Each segment is match cast tight against its neighbours but is physically separate, which means that it can move relative to the others. Once the element is in position on the seabed it can behave like a eight segment “worm” to cope with possible seismic vibrations shifting the seabed, for shrinkage of the concrete, settlement and other effects, which would otherwise crack the units.
Such adjustment is small and to prevent movements going too far the segments are locked together with shear keys, restraining such flexibility to a tiny amount.

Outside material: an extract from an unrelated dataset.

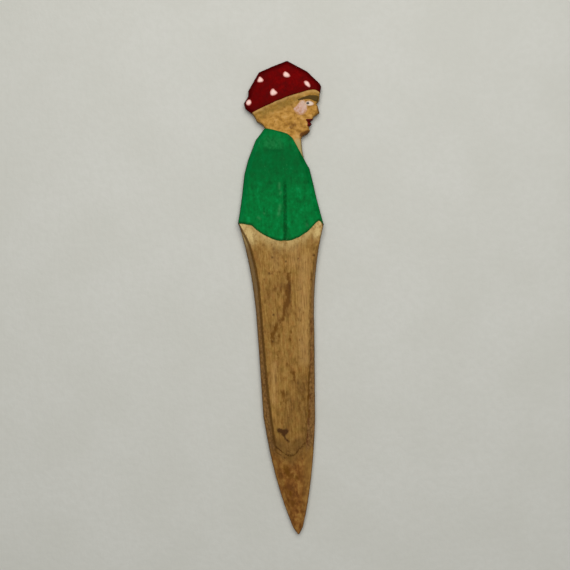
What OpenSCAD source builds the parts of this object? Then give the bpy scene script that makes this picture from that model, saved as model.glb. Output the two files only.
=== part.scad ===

But there could be movement enough to let in water, and to prevent this happening, substantial and robust water stops are required at the joints between the segments, embedded in the concrete. Because of the depth of the tunnel there will be a double layer of seals, for the first time on any immersed tunnel. An outer “standard” rubber water stop with epoxy injection will be complemented on the inner face of the tunnel by a steel plate and rubber “Omega” seal.
Fitting these and ensuring their integrity is one of the key tasks during the overall concreting works. In turn the double seal affects the complexity of the concreting, most of all because the shear keys cannot extend the full wall width of 1.33m but must be narrower, in the centre.
However, first of all comes the build-up for the big concrete pour, some 2200m3 for a single segment. The segments, unusually, are formed in one pass, a decision which reduces the potential for seawater leakage problems from concrete construction joints, which could generate restraint cracking.
“No matter how carefully it is done, if you pour one level of concrete for the base, and then the walls later perhaps, the concrete in the first section will already be behaving differently, starting to shrink as it cools and cures. That will lead to cracking so to avoid this either a carefully controlled cast in pipe cooling system is used or the full cross section is done as a single casting as we are doing” explains Fraser.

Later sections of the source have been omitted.